Indeed, this quality-quantity dilemma raises a problem for the Committee to consider. If it receives 100 anecdotal “experiential accounts” from people who believed they have been misled by misinformation, compared to 10 well-researched papers on how public education is preferable to legislation, drawing in examples from diverse sources, which would the Committee weigh in more heavily on?

For instance, the speech made in Parliament by Nominated Member of Parliament Mr Kok Heng Leun provided many good pointers for taking the issue forward. Most notably, Mr Kok was one of those who spoke about the Select Committee but was not included in it. Will the Committee be including his views as a “submission”, if it is truly seeking diversity of opinions?

Public consultation cannot be forced. This is further exacerbated by the fact that submitters might be required to present at the hearing, which might be a put-off for many reasons. Of the 22 submitters who did pitch in, it would be prudent for the Committee to appreciate the effort and, for lack of a better term, make do with what they have. Even if there is a lack of diversity, the Committee should accept that they represent the views of those who have put in the effort to think the matter through.

Instead, it would better serve government transparency and inspire public confidence if the Committee were to be open about the submissions it does receive, seeking permission from submitters to publish their entries anonymously, to ensure that its decisions are open to scrutiny and above reproach. In this case, having fewer submissions is a boon, not a bane.

Who’s the actual stakeholder?

Chong has also taken the rather odd step of inviting the likes of Facebook and Google to pitch in to the consultation process. This is odd since the Committee could have just as easily invited them directly – both companies have representative offices in Singapore, so how hard can it be to knock on their doors?

Moreover, the steps taken by both companies in the face of misinformation have already been widely publicised. Facebook has swung from having users determine the trustworthiness of the content they read, to providing links to “related articles” to diversify content. Google has considered technical solutions ranging from fact checking tools to refining its search algorithms.

None of these efforts have been fool proof – if by that we mean a complete eradication of misinformation – but a clear signal arising from them would be that countering misinformation depends on user savvy and public education. Why not ask Google and Facebook specifically about the success of these initiatives?

Chong’s classification of Facebook and Google as “news organisations and online platforms” is also problematic, not least because both Facebook and Google have persistently denied that they are news entities, problematic as their defence are, but also because such international entities would not likely be affected by such new legislation, compared to the many local news websites and individual bloggers who do have a vested interest.

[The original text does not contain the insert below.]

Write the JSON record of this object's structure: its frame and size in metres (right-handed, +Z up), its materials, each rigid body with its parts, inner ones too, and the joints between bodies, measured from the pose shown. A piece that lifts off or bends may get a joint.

Unless the government can guarantee that any new legislation will not affect these local players, shouldn’t the Committee be encouraging all these local entities to submit their views instead?

The truth is… already out there?

And finally, the Committee’s call for more submission, particularly from foreign experts, is worrying. Mind, we should encourage an external eye to give a fresh perspective to the problem, or to even say if there is even a problem to begin with. But given the various studies and views that have been published and are easily available with an online search, why is there still a need for such a call?

Take for instance the debate that is currently going on in the UK warning about the politicised meaning of “fake news”, or the criticism in both France and Germany against fake news legislation as a tool of political manipulation. There is even resentment in the Philippines about how political showmanship and lies are misleading journalists. Shouldn’t the Committee already be seeking out such published material, if diversity and international perspectives is what it seeks?

In essence, the success of the public consultation is less about exactly how many or diverse the submissions are. Instead, what the Committee should be aiming for is to engage those who would likely be impacted by the end result of its deliberations; make full use of what it receives; do some digging and analysis on its own; and be ready to publicly defend any position that it makes out of the process.

The last thing we want is for a group of human letterboxes to decide on legislation based on a poorly conceived consultation process. A Select Committee that does that has already failed us and should cede its responsibilities to a more informed and engaged body.

The author has already made his submission to the Select Committee and will also be forwarding this article to them for consideration. You know, just to make it 23.